Analysts like Walgreens’ strategic partnerships
“We think it’s really important for the company to focus on new partnerships and initiatives to respond to the rapidly changing healthcare environment,” says John Boylan, a senior equity analyst with Edward Jones. Edward Jones has a hold rating on Walgreens stock.
Boylan sees potentially more partnerships and more in-store services, so Walgreens can attract more consumers into its bricks-and-mortar stores.
However, it will take time—perhaps years—to fully establish these partnerships.
“We do like these partnerships longer term,” Boylan says. “We think that eventually they could help growth, but a lot of these are fairly early, and it may take time to see how profitable these partnerships could be.”
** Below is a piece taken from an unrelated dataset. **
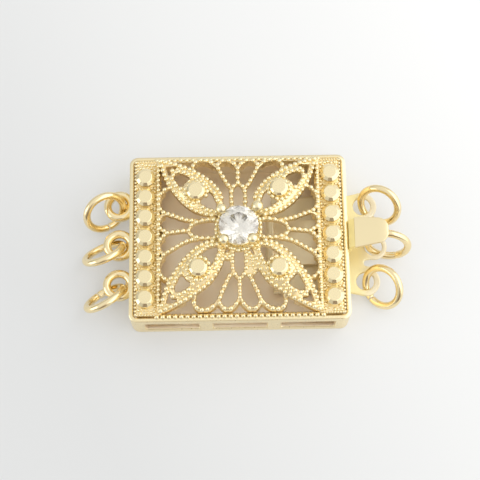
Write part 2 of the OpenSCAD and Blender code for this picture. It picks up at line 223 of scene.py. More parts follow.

Retail experts say Walgreens’ investment in partnerships makes sense for the company.
“These are things to keep them relative,” says Brian Owens, vice president of retail insights at consulting firm Kantar Retail, who leads the company’s syndicated health and wellness and drug channel research. “These are the things that maintain their brand identity, and these are things that are important to the shopper. As they’re still trying to discover who they are as an organization, they don’t want to lose the people who are loyal to them, so as a result, they’re investing in these partnerships to at least keep the most loyal folks engaged as they figure out what their next big move is.”
Walgreens’ strategy toward partnerships and joint ventures is very different than competitor CVS, which acquired U.S. health insurer Aetna Inc. for roughly $69 billion in 2018. That deal solidified a partnership between a traditional retail pharmacy and a healthcare insurance and services provider to help drive customer traffic to CVS’s stores. Essentially, CVS wants to position its stores as healthcare centers rather than just drugstores.
“CVs has a unique strength that Walgreen doesn’t have,” Owens notes. “They have [CVS] Caremark and now they have Aetna on top of that. They have more control over the reason to go to the store, while Walgreens doesn’t have that, and they’re not able to drive front store traffic. As a result, Walgreens has to partner in order to be successful.”
Restructuring to help to cut costs
Meanwhile, Walgreens announced in October that it will shutter 157 Walgreens-operated retail health clinics by year-end and keep open roughly 220 clinics operated in partnership with health system providers. That means it will close nearly 40 percent of its in-store clinics as it focuses on other businesses and services that it believes will attract more consumers to its stores.
The company also announced it laid off employees at its corporate headquarters and will not pay annual bonuses this year as part of its strategy to boost its cost-cutting goal from $1.5 billion annually to $1.8 billion annually.
Additionally, Walgreens announced plans in August to shutter approximately 200 underperforming stores beginning this fall. Experts say these cost-cutting strategies are prudent.
“In an environment where they’re still assessing what their next big move is, they’re preparing the landscape for it to be as lean and profitable as possible,” Owens notes. “So, in environment where it’s not clear where the landscape is going, they’re partnering and they’re cost cutting…”
“I will never count Walgreens out,” he adds. “They have a lot of cash; look at their balance sheet. So, their ability to still get this cost savings might fund their next big investment.”